WWDC 24: Running Mistral 7B with Core ML
read at source ↗ huggingface.co
WWDC 24: Running Mistral 7B with Core ML
Source: HuggingFace Date: 2024-07-22 URL: https://huggingface.co/blog/mistral-coreml
Summary
Integration tutorial demonstrating Mistral 7B running on Apple silicon via Core ML with 4-bit block-wise quantization: 3.8GB model size vs 14GB float16, under 4GB RAM usage. Uses four new Core ML features from WWDC 2024 — MLTensor (Swift tensor abstraction), stateful KV-cache buffers (GPU-resident, no transfer overhead), block-wise quantization, and multifunction support for LoRA adapters. No explicit latency benchmarks. swift-transformers preview branch.
Implications
Thread: open-weights ecosystem health. This is a significant on-device deployment signal: Mistral 7B in 4GB RAM on Mac is practically usable for local inference without cloud dependency.
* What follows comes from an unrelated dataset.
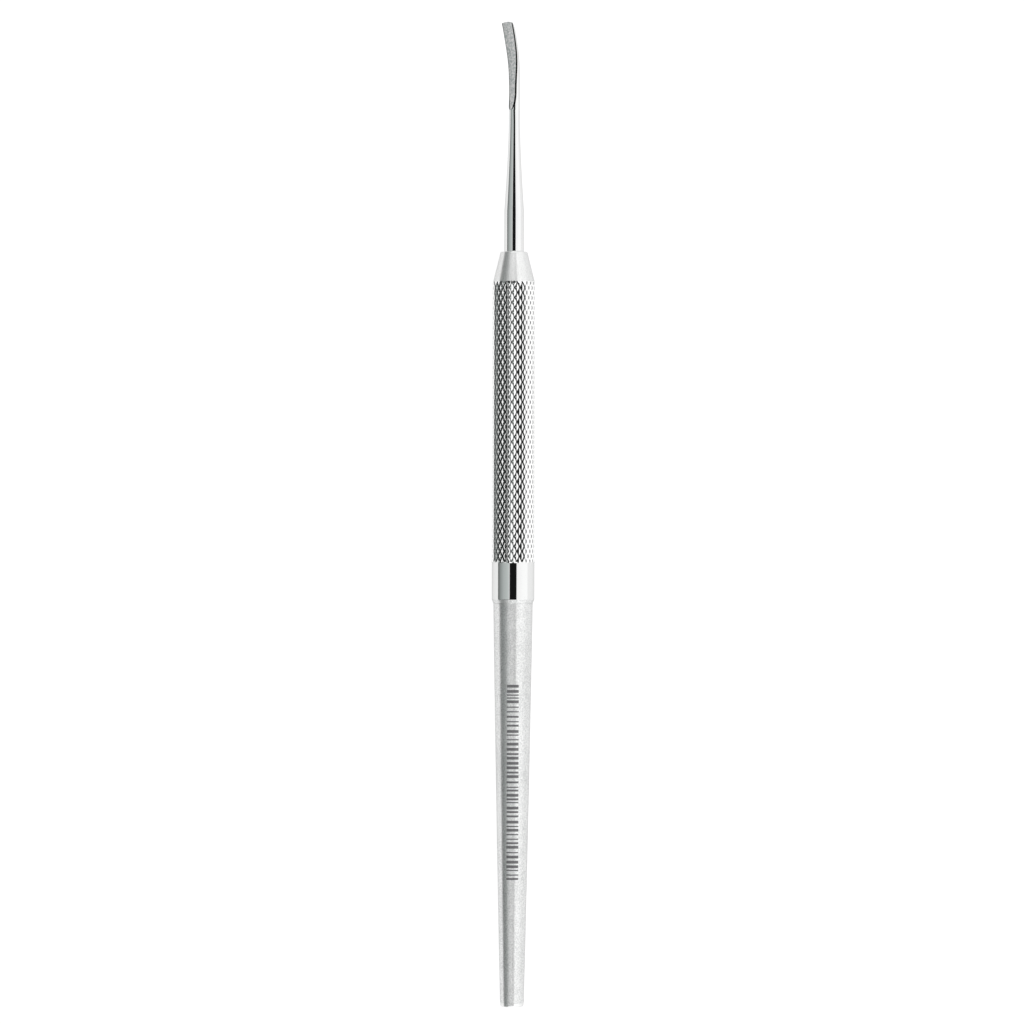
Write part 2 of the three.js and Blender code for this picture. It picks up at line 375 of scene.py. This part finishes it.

The Core ML stateful buffer feature for KV-cache is the critical hardware unlock — without GPU-resident KV-cache, inference latency would be dominated by memory transfers. The swift-transformers integration path means HF’s model ecosystem is becoming directly accessible from native Apple development, which matters for macOS/iOS AI apps. Watch for Core ML exporters support expanding to more architectures.